* **Exercise goal**: Give back the exact lines spanning from the line with "doc.recompute()" to the line with "scene = bpy.context.scene", with both of those lines included and no others.

* **Raw data**:
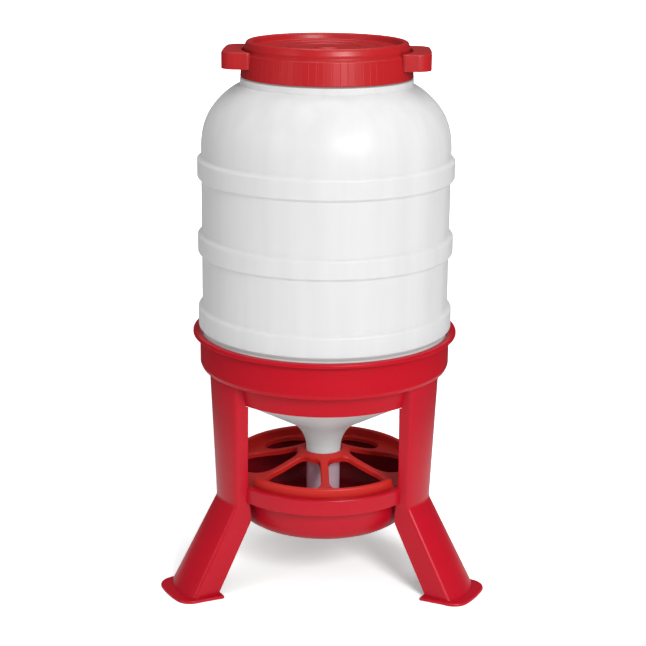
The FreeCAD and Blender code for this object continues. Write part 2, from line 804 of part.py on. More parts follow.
def cut_leg_gap(grill, angle, name):
    """Let the rim down over the width of a leg."""
    sketch = new_sketch(grill, name + "_plan", "XY_Plane", size.plate_edge + 0.5)
    half = float(size.leg_gap_half)
    cos, sin = math.cos(math.radians(angle)), math.sin(math.radians(angle))
    corners = [(LEG_GAP_INNER, -half), (LEG_GAP_OUTER, -half),
               (LEG_GAP_OUTER, half), (LEG_GAP_INNER, half)]
    outline(sketch, [(x * cos - y * sin, x * sin + y * cos) for x, y in corners])
    pocket(grill, sketch, name, 30.0, reverse=True)


def window_corner(angle, side, rim_radius, centre_radius, radius):
    """Rounding between the spoke at this angle and a rim. side is 1 when the
    window lies to the left of the spoke, looking outwards, and -1 to the right.
    Returns its ends on the spoke and on the rim, and its middle."""
    def place(x, y):
        return Vector(x * math.cos(angle) - side * y * math.sin(angle),
                      x * math.sin(angle) + side * y * math.cos(angle), 0)

    edge_y = float(size.spoke_half)
    centre_y = edge_y + radius
    centre_x = math.sqrt(centre_radius ** 2 - centre_y ** 2)
    centre = place(centre_x, centre_y)
    on_spoke = place(centre_x, edge_y)
    on_rim = centre * (rim_radius / centre.Length)
    towards = (on_spoke - centre).normalize() + (on_rim - centre).normalize()
    return on_spoke, on_rim, centre + towards.normalize() * radius


def draw_window(sketch):
    """One feeding window between two spokes, its four corners rounded."""
    inner, outer = float(size.window_inner), float(size.window_outer)
    round_in, round_out = float(size.window_fillet_in), float(size.window_fillet_out)

    def corner_pair(angle, side):
        return (window_corner(angle, side, inner, inner + round_in, round_in),
                window_corner(angle, side, outer, outer - round_out, round_out))

    a_in, a_out = corner_pair(0.0, 1)
    b_in, b_out = corner_pair(WINDOW_ANGLE, -1)
    middle = Vector(math.cos(WINDOW_ANGLE / 2), math.sin(WINDOW_ANGLE / 2), 0)
    # sides in order, starting with the edge of spoke a going outwards
    (spoke_a, corner_a_out, rim_out, corner_b_out,
     spoke_b, corner_b_in, rim_in, corner_a_in) = range(8)
    ends = add_sides(
        sketch,
        [a_in[0], a_out[0], a_out[1], b_out[1], b_out[0], b_in[0], b_in[1], a_in[1]],
        {corner_a_out: [a_out[2]], rim_out: [middle * outer], corner_b_out: [b_out[2]],
         corner_b_in: [b_in[2]], rim_in: [middle * inner], corner_a_in: [a_in[2]]})
    rule = Sketcher.Constraint
    constrain(sketch, joints("Tangent", ends) + [
        (rule("Coincident", rim_out, 3, -1, 1), None),
        (rule("Coincident", rim_in, 3, -1, 1), None),
        (rule("Radius", rim_out, outer), size.window_outer),
        (rule("Radius", rim_in, inner), size.window_inner),
        (rule("Radius", corner_a_out, round_out), size.window_fillet_out),
        (rule("Equal", corner_a_out, corner_b_out), None),
        (rule("Radius", corner_b_in, round_in), size.window_fillet_in),
        (rule("Equal", corner_b_in, corner_a_in), None),
        (rule("Horizontal", spoke_a), None),
        (rule("DistanceY", -1, 1, spoke_a, 1, float(size.spoke_half)), size.spoke_half),
    ])


def make_grill():
    """Domed plate with six windows round a hub, inside a raised hollow rim."""
    inner, outer, top = size.grill_inner, size.grill_radius, size.grill_high
    wall, edge, depth = size.grill_wall, size.plate_edge, size.grill_depth
    underside = [(radius - 0.6, height - float(depth))
                 for radius, height in reversed(DOME) if radius > 36.0]
    grill = revolved_body("feed_grill", "grill_profile", "grill_cap", [
        (size.hub_bore, size.hub_high - 9.0),
        (size.hub_bore, size.hub_high),
        DOME,
        (inner - 0.9, edge),
        (inner, edge + 0.9),
        # rim, over its top and down its outside
        (inner, top - 2.9),
        [(inner + 0.82, top - 0.85)],
        (inner + 2.8, top),
        (outer - 2.8, top),
        [(outer - 0.82, top - 0.85)],
        (outer, top - 2.9),
        (outer, size.grill_low),
        (outer - wall, size.grill_low),
        # hollow of the rim
        (outer - wall, top - 3.4),
        [((inner + outer) * 0.5, top - 2.2)],
        (inner + wall, top - 3.4),
        (inner + wall, edge - depth + 1.0),
        (inner + wall - 1.0, edge - depth),
        underside,
    ])
    for i, tag in enumerate("abc"):
        cut_leg_gap(grill, 90.0 + 120.0 * i - GRILL_TURN, "leg_gap_" + tag)
    sketch = new_sketch(grill, "window_plan", "XY_Plane", 120.0)
    draw_window(sketch)
    window = pocket(grill, sketch, "window", 90.0, reverse=True)
    polar(grill, [window], sketch, WINDOW_COUNT, "windows")
    turn(grill, GRILL_TURN)
    return grill


# -------------------------------------------------------------------- export
PARTS = [
    ("hopper_drum", make_drum()),
    ("flow_regulator", make_regulator()),
    ("lid", make_lid()),
    ("lid_seal", make_seal()),
    ("support_basket", make_basket()),
    ("leg_front_left", make_leg("leg_front_left", 210.0)),
    ("leg_front_right", make_leg("leg_front_right", 330.0)),
    ("leg_back", make_leg("leg_back", 90.0)),
    ("feed_pan", make_pan()),
    ("feed_grill", make_grill()),
]

doc.recompute()
bad = ["%s: %s" % (item.Label, item.State) for item in doc.Objects
       if "Invalid" in item.State or "Error" in item.State]
for name, part in PARTS:
    shape = part.Shape
    if shape.isNull() or not shape.isValid() or shape.Volume <= 0 or not shape.Solids:
        bad.append("%s: shape" % name)
if bad:
    raise RuntimeError("; ".join(bad))

os.makedirs("parts", exist_ok=True)
for name, part in PARTS:
    part.Shape.exportStep("parts/%s.step" % name)
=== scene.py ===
"""Hanging poultry feeder on three legs.

A white drum with a red screw lid narrows to a spout over a round feed pan. A
basket ring carries the drum on three channel legs, and a grill covers the pan.
The feeder's axis is Z and the floor is z = 0. The camera looks towards +Y, so
-Y is the front, +X the right, and one leg stands at the back. Shapes are given
in millimetres and built in metres; floor shader, lights and camera are in metres.
"""
import bpy
import bmesh
import math
import numpy as np
from mathutils import Matrix, Vector
from mathutils.geometry import delaunay_2d_cdt


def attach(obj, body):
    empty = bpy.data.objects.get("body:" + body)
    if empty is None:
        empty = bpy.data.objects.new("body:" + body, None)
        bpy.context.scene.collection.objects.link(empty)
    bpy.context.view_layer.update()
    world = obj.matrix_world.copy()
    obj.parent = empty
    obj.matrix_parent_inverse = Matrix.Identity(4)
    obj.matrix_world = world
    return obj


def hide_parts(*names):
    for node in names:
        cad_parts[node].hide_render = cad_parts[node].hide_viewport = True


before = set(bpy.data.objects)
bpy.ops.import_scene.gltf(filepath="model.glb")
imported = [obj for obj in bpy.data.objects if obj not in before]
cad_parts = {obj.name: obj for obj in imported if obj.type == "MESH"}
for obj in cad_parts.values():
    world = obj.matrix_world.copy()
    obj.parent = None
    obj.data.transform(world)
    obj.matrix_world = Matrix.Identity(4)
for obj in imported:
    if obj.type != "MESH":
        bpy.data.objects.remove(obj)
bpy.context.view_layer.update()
MM = 0.001
LEG_ANGLES = (210.0, 330.0, 90.0)       # front left, front right, back
scene = bpy.context.scene


# -------------------------------------------------------------- shader helpers
def srgb(red, green, blue):
    """Linear RGBA from 0-255 sRGB values."""
    def linear(value):
        value /= 255.0
        return value / 12.92 if value <= 0.04045 else ((value + 0.055) / 1.055) ** 2.4
    return (linear(red), linear(green), linear(blue), 1.0)


def grey(value):
    return (value, value, value, 1.0)


def set_inputs(node, inputs):
    """Link each input that is given a socket, and set the others to their value."""
    for key, value in inputs.items():
        if isinstance(value, bpy.types.NodeSocket):
            node.id_data.links.new(value, node.inputs[key])
        else:
            node.inputs[key].default_value = value


def add_node(tree, kind, inputs=None, **props):
    node = tree.nodes.new(kind)
    for key, value in props.items():
        setattr(node, key, value)
    set_inputs(node, inputs or {})
    return node


def add_mapping(tree, vector, scale):
    mapping = add_node(tree, "ShaderNodeMapping", {"Scale": scale, "Vector": vector})
    return mapping.outputs["Vector"]


def add_noise(tree, vector, scale, detail=2.0, roughness=0.5):
    inputs = {"Scale": scale, "Detail": detail, "Roughness": roughness}
    if vector:
        inputs["Vector"] = vector
    return add_node(tree, "ShaderNodeTexNoise", inputs).outputs["Fac"]


def add_ramp(tree, factor, *stops):
    """Colour ramp with two stops of (position, colour)."""
    ramp = add_node(tree, "ShaderNodeValToRGB", {"Fac": factor})
    for element, (position, colour) in zip(ramp.color_ramp.elements, stops):
        element.position = position
        element.color = colour
    return ramp.outputs["Color"]


def add_mix(tree, factor, first, second, blend="MIX"):
    mix = add_node(tree, "ShaderNodeMix", data_type="RGBA", blend_type=blend)
    set_inputs(mix, {"Factor": factor, "A": first, "B": second})
    return mix.outputs["Result"]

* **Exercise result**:
doc.recompute()
bad = ["%s: %s" % (item.Label, item.State) for item in doc.Objects
       if "Invalid" in item.State or "Error" in item.State]
for name, part in PARTS:
    shape = part.Shape
    if shape.isNull() or not shape.isValid() or shape.Volume <= 0 or not shape.Solids:
        bad.append("%s: shape" % name)
if bad:
    raise RuntimeError("; ".join(bad))

os.makedirs("parts", exist_ok=True)
for name, part in PARTS:
    part.Shape.exportStep("parts/%s.step" % name)
=== scene.py ===
"""Hanging poultry feeder on three legs.

A white drum with a red screw lid narrows to a spout over a round feed pan. A
basket ring carries the drum on three channel legs, and a grill covers the pan.
The feeder's axis is Z and the floor is z = 0. The camera looks towards +Y, so
-Y is the front, +X the right, and one leg stands at the back. Shapes are given
in millimetres and built in metres; floor shader, lights and camera are in metres.
"""
import bpy
import bmesh
import math
import numpy as np
from mathutils import Matrix, Vector
from mathutils.geometry import delaunay_2d_cdt


def attach(obj, body):
    empty = bpy.data.objects.get("body:" + body)
    if empty is None:
        empty = bpy.data.objects.new("body:" + body, None)
        bpy.context.scene.collection.objects.link(empty)
    bpy.context.view_layer.update()
    world = obj.matrix_world.copy()
    obj.parent = empty
    obj.matrix_parent_inverse = Matrix.Identity(4)
    obj.matrix_world = world
    return obj


def hide_parts(*names):
    for node in names:
        cad_parts[node].hide_render = cad_parts[node].hide_viewport = True


before = set(bpy.data.objects)
bpy.ops.import_scene.gltf(filepath="model.glb")
imported = [obj for obj in bpy.data.objects if obj not in before]
cad_parts = {obj.name: obj for obj in imported if obj.type == "MESH"}
for obj in cad_parts.values():
    world = obj.matrix_world.copy()
    obj.parent = None
    obj.data.transform(world)
    obj.matrix_world = Matrix.Identity(4)
for obj in imported:
    if obj.type != "MESH":
        bpy.data.objects.remove(obj)
bpy.context.view_layer.update()
MM = 0.001
LEG_ANGLES = (210.0, 330.0, 90.0)       # front left, front right, back
scene = bpy.context.scene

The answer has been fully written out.